> [Data segment]
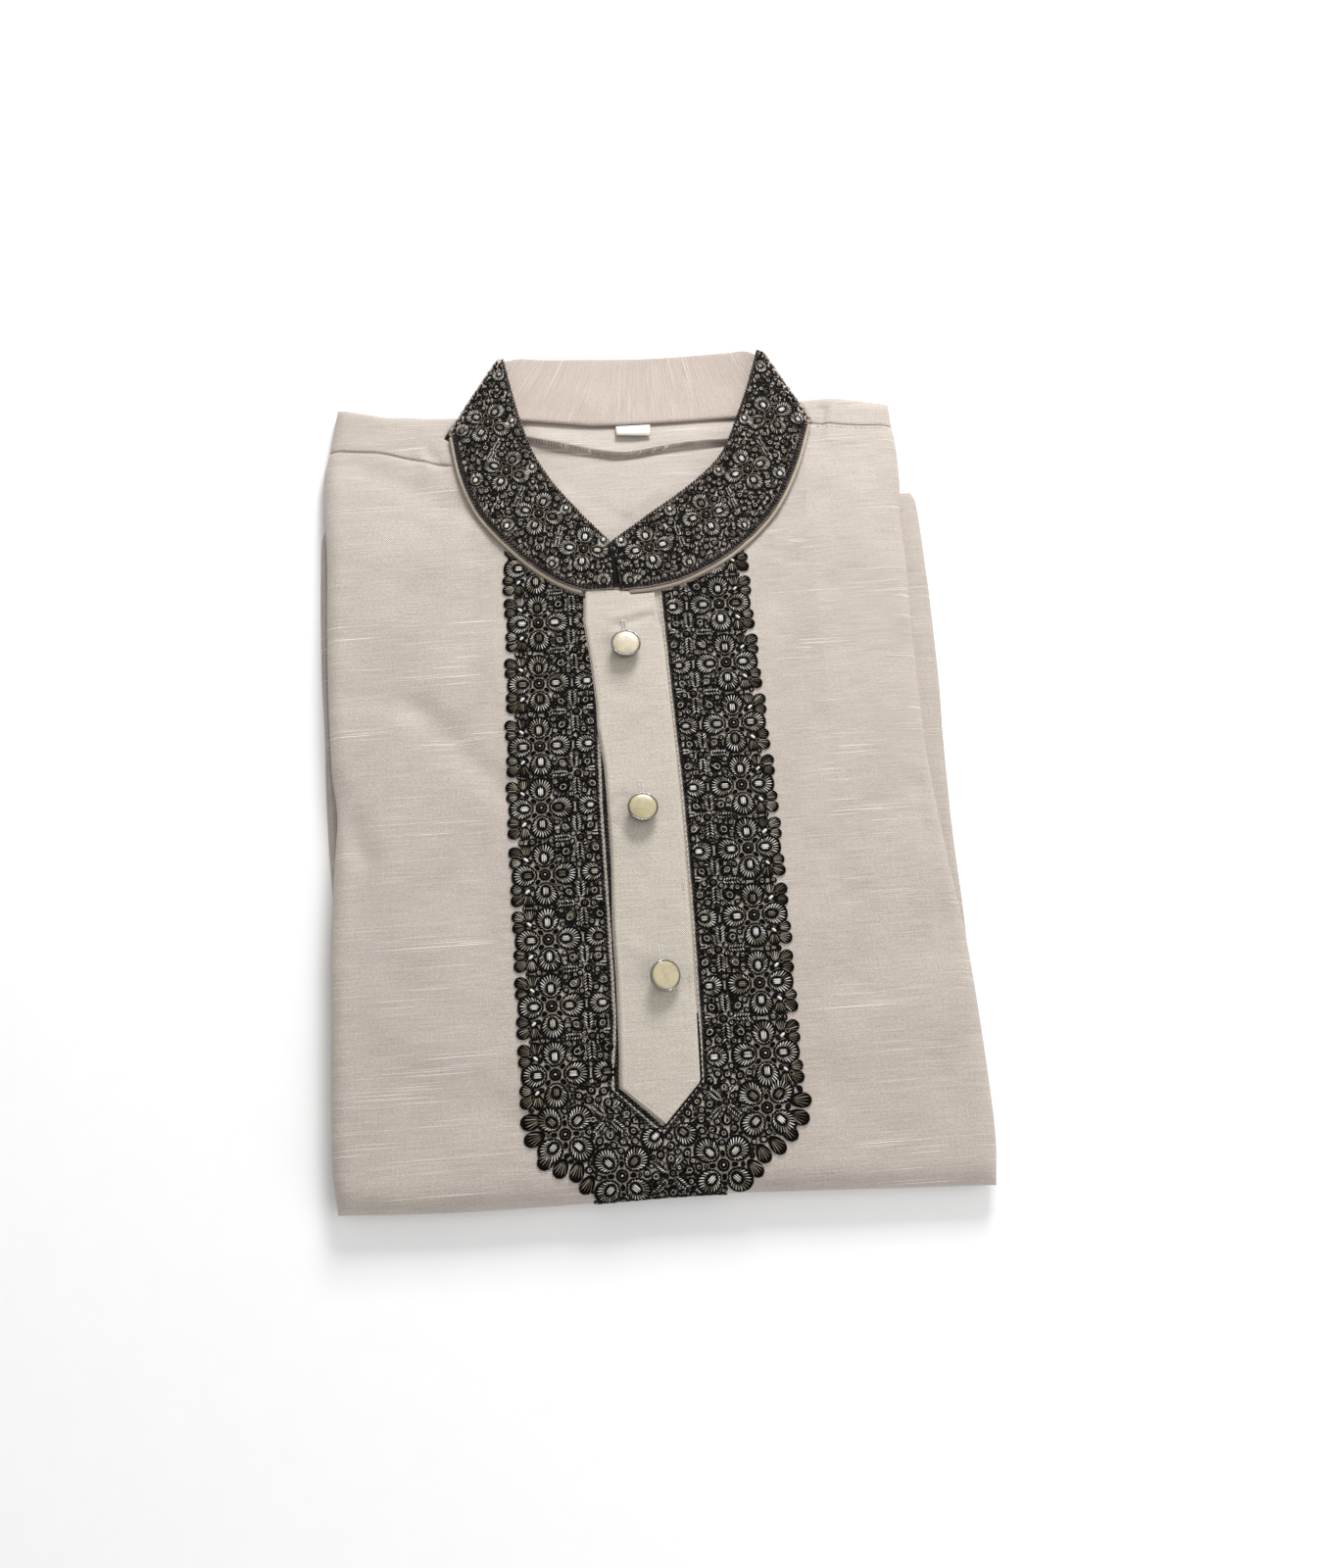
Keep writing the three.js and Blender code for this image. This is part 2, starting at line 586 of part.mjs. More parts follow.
// Outer edge of the bib with a small lobe for each leaf
function scalloped(line, pitch, deep) {
  const list = [];
  for (let k = 0; k < line.length - 1; k += 1) {
    const [x0, y0] = line[k];
    const [x1, y1] = line[k + 1];
    const run = Math.hypot(x1 - x0, y1 - y0);
    const lobes = y0 < -222 || y1 < -222 ? 0 : Math.round(run / pitch);
    list.push([x0, y0]);
    for (let n = 0; n < lobes; n += 1) {
      for (const [share, out] of [[0.3, 1], [0.7, 1], [1, 0]]) {
        const t = (n + share) / lobes;
        const away = (deep * out) / run;
        if (t < 0.999) list.push([mix(x0, x1, t) + (y1 - y0) * away, mix(y0, y1, t) - (x1 - x0) * away]);
      }
    }
  }
  list.push(line[line.length - 1]);
  return list;
}

function embroideryBib() {
  const seamLow = moved(collarLeft.seam, 2 * pipeRadius + 2 * gap).reverse();
  const seamHigh = moved(collarRight.seam, -2 * pipeRadius - 2 * gap);
  const neck = prism([...seamLow, ...seamHigh], -10, 60);
  const outline = scalloped(bibOuter, 8.3, -1.3);
  const upper = prism([[-90, -207], [90, -207], [90, 140], [-90, 140]], 9.5, 60);
  const roll = prism([[-90, -207], [90, -207], [90, -240], [-90, -240]], 3.4, 60);
  const around = prism(outline, -10, 60).subtract(prism(bibInner, -10, 60)).subtract(neck);
  const plan = around.intersect(upper.add(roll));
  const ground = pillow(gap + threadHigh).subtract(pillow(gap)).intersect(plan);
  const low = gap + 0.4;
  const high = gap + threadHigh + petalHigh;
  const petals = flowerPetals(flowers, frontTop, low, high);
  for (const [x, y, angle] of pointPetals) {
    petals.push(petal(x, y, angle, petalLong, petalWide, frontTop, low, high));
  }
  return ground.add(Manifold.union(petals).intersect(plan));
}

// Height of a collar half's outer face over a plan point
function bandTop(half, x, y) {
  let best = [1e9, 0];
  for (let k = 0; k <= 48; k += 1) {
    const share = k / 48;
    const [a, b] = frontStation(half, share);
    const dx = b[0] - a[0];
    const dy = b[1] - a[1];
    const t = clamp(((x - a[0]) * dx + (y - a[1]) * dy) / (dx * dx + dy * dy), 0, 1);
    const away = Math.hypot(a[0] + dx * t - x, a[1] + dy * t - y);
    if (away < best[0]) best = [away, mix(a[2], b[2], t) + bandCrown * 4 * t * (1 - t)];
  }
  return best[1] + bandThick / 2;
}

function collarEmbroidery(side) {
  const half = side < 0 ? collarLeft : collarRight;
  const own = side < 0 ? stations.slice(0, bandCount + 3) : stations.slice(-bandCount - 3);
  const lift = bandThick / 2 + gap;
  const base = bandWall(own, [0.03, ...bandShares.slice(1, -1), 0.965], lift, lift + threadHigh, bandCrown);
  const petals = [];
  for (const share of [0.13, 0.37, 0.61, 0.85]) {
    const [a, b] = frontStation(half, share);
    const heading = (Math.atan2(b[1] - a[1], b[0] - a[0]) * 180) / Math.PI;
    for (let k = 0; k < 4; k += 1) {
      const turned = ((heading + 90 * k) * Math.PI) / 180;
      const x = mix(a[0], b[0], 0.52) + 8.8 * Math.cos(turned);
      const y = mix(a[1], b[1], 0.52) + 8.8 * Math.sin(turned);
      const top = (px, py) => bandTop(half, px, py);
      petals.push(petal(x, y, heading + 90 * k, 5.8, 5.2, top, gap + 0.45, gap + threadHigh + petalHigh));
    }
  }
  return base.add(Manifold.union(petals));
}

function placketStrip() {
  const lift = gap + threadHigh + gap;
  const slits = buttons.map(([x, y]) => {
    const box = new THREE.BoxGeometry(0.7, 15, 30);
    box.translate(x, y + 7.5, 18);
    return fromGeometry(box);
  });
  return onFront(placketOutline, lift, lift + placketWall).subtract(Manifold.union(slits));
}

// Round tube along a plan curve
function tube(curve, heightAt, radius, count) {
  const path = moved(curve, 0, count).map((p) => new THREE.Vector3(p[0], p[1], heightAt(p[0], p[1])));
  const line = new THREE.CatmullRomCurve3(path);
  const sides = 7;
  const points = [];
  for (let k = 0; k <= count; k += 1) {
    const t = k / count;
    const p = line.getPoint(t);
    const tangent = line.getTangent(t);
    const across = new THREE.Vector3(-tangent.y, tangent.x, 0).normalize();
    const up = new THREE.Vector3().crossVectors(tangent, across).normalize();
    for (let s = 0; s < sides; s += 1) {
      const a = (s * 2 * Math.PI) / sides;
      points.push([
        p.x + radius * (across.x * Math.cos(a) + up.x * Math.sin(a)),
        p.y + radius * (across.y * Math.cos(a) + up.y * Math.sin(a)),
        p.z + radius * (across.z * Math.cos(a) + up.z * Math.sin(a)),
      ]);
    }
  }
  const faces = [];
  for (let k = 0; k < count; k += 1) {
    for (let s = 0; s < sides; s += 1) {
      const n = (s + 1) % sides;
      const a = k * sides;
      faces.push(a + s, a + sides + n, a + n, a + s, a + sides + s, a + sides + n);
    }
  }
  for (let s = 1; s < sides - 1; s += 1) {
    faces.push(0, s, s + 1, count * sides, count * sides + s + 1, count * sides + s);
  }
  return solidFrom(points, faces);
}

function piping(side) {
  const half = side < 0 ? collarLeft : collarRight;
  const whole = moved(half.seam, side < 0 ? pipeRadius + gap : -pipeRadius - gap, 20);
  const curve = whole.filter((p) => (side < 0 ? p[0] < -21.5 : p[0] > 1)).slice(0, -1);
  const lift = (x, y) => Math.max(frontTop(x, y), 8.2) + gap + 0.65 + pipeRadius;
  return tube(curve, lift, pipeRadius, 16);
}

function lathed(profile, segments, pose) {
  const geometry = new THREE.LatheGeometry(profile.map(([r, z]) => new THREE.Vector2(r, z)), segments);
  geometry.rotateX(Math.PI / 2);
  geometry.applyMatrix4(pose);
  return fromGeometry(geometry);
}

function fromGeometry(geometry) {
  geometry.deleteAttribute("normal");
  geometry.deleteAttribute("uv");
  const points = [];
  const index = [];
  const seen = new Map();
  const position = geometry.attributes.position;
  for (let k = 0; k < position.count; k += 1) {
    const p = [position.getX(k), position.getY(k), position.getZ(k)];
    const key = p.map((v) => Math.round(v * 1e4)).join();
    if (!seen.has(key)) {
      seen.set(key, points.length);
      points.push(p);
    }
    index.push(seen.get(key));
  }
  const faces = [];
  const order = geometry.index ? geometry.index.array : [...index.keys()];
  for (let k = 0; k < order.length; k += 3) {
    const t = [index[order[k]], index[order[k + 1]], index[order[k + 2]]];
    if (t[0] !== t[1] && t[1] !== t[2] && t[0] !== t[2]) faces.push(...t);
  }
  const solid = meshSolid(points, faces);
  return solid.volume() < 0 ? flipped(points, faces) : solid;
}

function meshSolid(points, faces) {
  const vertProperties = new Float32Array(points.flat());
  const triVerts = new Uint32Array(faces);
  return new Manifold(new wasm.Mesh({ numProp: 3, vertProperties, triVerts }));
}

function flipped(points, faces) {
  const back = [];
  for (let k = 0; k < faces.length; k += 3) back.push(faces[k], faces[k + 2], faces[k + 1]);
  return meshSolid(points, back);
}

function buttonPieces([x, y, lift, tiltX, tiltY]) {
  const r = buttonRadius;
  const t = buttonThick;
  const onPlacket = 2 * gap + threadHigh + placketWall + gap;
  const seat = frontTop(x, y) + onPlacket + lift;
  const lean = new THREE.Euler((-tiltY * Math.PI) / 180, (tiltX * Math.PI) / 180, 0, "ZYX");
  const pose = new THREE.Matrix4().makeRotationFromEuler(lean).setPosition(x, y, seat);
  const rimLine = [
    [0, 0], [r - 1.4, 0], [r - 0.7, 0.5], [r - 0.7, 1.5], [r, 2], [r, t - 0.5], [r - 0.4, t],
    [r - 0.8, t - 0.8], [0, t - 0.8],
  ];
  const faceLine = [[0, t - 0.5], [r - 1, t - 0.5], [r - 1, t - 0.1], [r - 2.4, t + 0.2], [0, t + 0.35]];
  const rim = lathed(rimLine, 18, pose);
  const shank = lathed([[0, -lift], [1.6, -lift], [1.6, 0.6], [0, 0.6]], 12, pose);
  const square = [[x - 12, y - 12], [x + 12, y - 12], [x + 12, y + 12], [x - 12, y + 12]];
  const floor = overlay(square, frontTop, -9, onPlacket, 4);
  return { rim: rim.add(shank).subtract(floor), face: lathed(faceLine, 18, pose) };
}

function neckLabel() {
  const plan = [[2.2, 176.4], [10, 175], [19.4, 174.6], [20.4, 182.8], [1.8, 183.2]];
  return overlay(plan, neckFloor, gap + 0.35, gap + 0.95, 4);
}

const colours = {
  cloth: 0xc9bfb4,
  lining: 0xd8cabe,
  thread: 0x4a463f,
  pipe: 0xb9ab98,
  metal: 0x8a8a88,
  shell: 0xdacdaf,
  tape: 0xece9e2,
};
const group = new THREE.Group();

function addNode(name, solid, colour, metalness = 0) {
  const mesh = solid.getMesh();
  const geometry = new THREE.BufferGeometry();
  geometry.setAttribute("position", new THREE.BufferAttribute(new Float32Array(mesh.vertProperties), 3));
  geometry.setIndex(new THREE.BufferAttribute(new Uint32Array(mesh.triVerts), 1));
  geometry.computeVertexNormals();
  const roughness = metalness ? 0.3 : 0.85;
  const material = new THREE.MeshStandardMaterial({ color: colour, metalness, roughness });
  const node = new THREE.Mesh(geometry, material);
  node.name = name;
  group.add(node);
}

addNode("hidden_layers", hiddenLayers().simplify(0.3), colours.cloth);
addNode("skirt_fold", skirtFold(), colours.cloth);
addNode("front", frontPanel().simplify(0.12), colours.cloth);
addNode("shoulder_left", shoulder(-1).simplify(0.07), colours.cloth);
addNode("shoulder_right", shoulder(1).simplify(0.07), colours.cloth);
addNode("back_neck", backNeck().simplify(0.02), colours.cloth);
addNode("collar_band", collarBand(), colours.lining);
addNode("collar_embroidery_left", collarEmbroidery(-1), colours.thread);
addNode("collar_embroidery_right", collarEmbroidery(1), colours.thread);
addNode("piping_left", piping(-1), colours.pipe);
addNode("piping_right", piping(1), colours.pipe);
addNode("embroidery_bib", embroideryBib().simplify(0.07), colours.thread);
addNode("placket_under", onFront(placketUnder, gap, gap + threadHigh).simplify(0.02), colours.cloth);
addNode("placket", placketStrip().simplify(0.02), colours.cloth);
addNode("neck_label", neckLabel(), colours.tape);
buttons.forEach((row, k) => {
  const pieces = buttonPieces(row);
  addNode(`button_${k + 1}_rim`, pieces.rim, colours.metal, 0.8);
  addNode(`button_${k + 1}_face`, pieces.face, colours.shell);
});

export default group;
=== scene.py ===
import math

import bpy
import numpy as np
from mathutils import Matrix, Vector


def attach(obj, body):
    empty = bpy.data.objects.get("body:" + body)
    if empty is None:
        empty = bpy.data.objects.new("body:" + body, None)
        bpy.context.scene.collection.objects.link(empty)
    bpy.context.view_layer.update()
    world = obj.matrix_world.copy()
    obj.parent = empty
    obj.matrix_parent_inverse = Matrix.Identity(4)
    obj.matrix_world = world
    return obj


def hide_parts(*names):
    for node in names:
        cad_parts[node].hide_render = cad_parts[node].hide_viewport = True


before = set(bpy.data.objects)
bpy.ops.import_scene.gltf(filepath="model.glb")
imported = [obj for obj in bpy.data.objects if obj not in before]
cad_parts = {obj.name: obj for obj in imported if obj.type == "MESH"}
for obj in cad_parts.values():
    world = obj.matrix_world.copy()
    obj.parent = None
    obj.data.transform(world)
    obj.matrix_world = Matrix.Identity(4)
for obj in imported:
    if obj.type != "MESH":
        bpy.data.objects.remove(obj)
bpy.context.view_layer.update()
print("frame loaded with", len(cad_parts), "nodes")

mm = 0.001  # all tables below are in millimetres
rng = np.random.default_rng(41)

# ---- the folded form: its plan edges and heights, as the solids have them
form = {
    "leftEdge": [(-219, -151.5), (-200, -153.6), (-110, -153.2), (-89, -153), (-65, -151.6), (-43, -150),
                 (-30, -149.2), (-20, -149.8), (-8, -151.4), (9, -152.2), (30, -152.9), (75, -153.3),
                 (112, -153), (134, -154.1), (147, -154.8), (164, -154.7), (177, -152), (192, -149.5),
                 (205, -147.1)],  # y, x
    "rightEdge": [(-227, 150.5), (-205, 153), (-120, 152), (-65, 147.4), (-32, 145.2), (-6, 144.4), (33, 145),
                  (64, 145.8), (80, 146.7), (96, 147.2), (113, 147.2), (136, 149.7), (152, 150.7), (163, 150.6),
                  (174, 149.9), (187, 149.8)],  # y, x
    "bottomEdge": [(-152, -218.5), (-100, -221), (-50, -221.5), (10, -221), (60, -223), (150, -227)],  # x, y
    "topEdge": [(-147, 204.8), (-144.6, 204.4), (-130, 200.6), (-121, 198.4), (-110, 197.4), (-97, 195.8),
                (-60, 194), (80, 190.5), (104, 192), (120, 192.4), (136, 189.2), (150, 186)],  # x, y
    "frontHeight": [(-228, 16.6), (-60, 16.4), (40, 15.5), (110, 14.2), (130, 13.2), (145, 12), (160, 10.6),
                    (175, 9.2), (190, 8.3), (205, 7.8)],  # y, z
    "underHeight": [(-230, 0), (-207, 0), (-196, 4.9), (122, 4.9), (146, 0), (210, 0)],  # y, z
    "neckHeight": [(85, 11.4), (113, 10.8), (130, 9.4), (150, 7.2), (164, 5.6), (171, 4.4), (177, 4.9),
                   (187, 3.0), (200, 3.0)],  # y, z
    "sideRoll": 8.0,
    "bottomRoll": 12.0,
    "topRoll": 6.5,
    "bottomHalf": 8.3,  # half the height of the roll at the bottom
    "creaseFall": 1.4,
    "cornerDrop": 0.9,  # how much lower the lower right corner is
}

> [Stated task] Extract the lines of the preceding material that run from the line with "buttons.forEach((row, k) =>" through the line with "obj.parent = empty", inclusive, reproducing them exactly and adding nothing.

> [Exercise solution]
buttons.forEach((row, k) => {
  const pieces = buttonPieces(row);
  addNode(`button_${k + 1}_rim`, pieces.rim, colours.metal, 0.8);
  addNode(`button_${k + 1}_face`, pieces.face, colours.shell);
});

export default group;
=== scene.py ===
import math

import bpy
import numpy as np
from mathutils import Matrix, Vector


def attach(obj, body):
    empty = bpy.data.objects.get("body:" + body)
    if empty is None:
        empty = bpy.data.objects.new("body:" + body, None)
        bpy.context.scene.collection.objects.link(empty)
    bpy.context.view_layer.update()
    world = obj.matrix_world.copy()
    obj.parent = empty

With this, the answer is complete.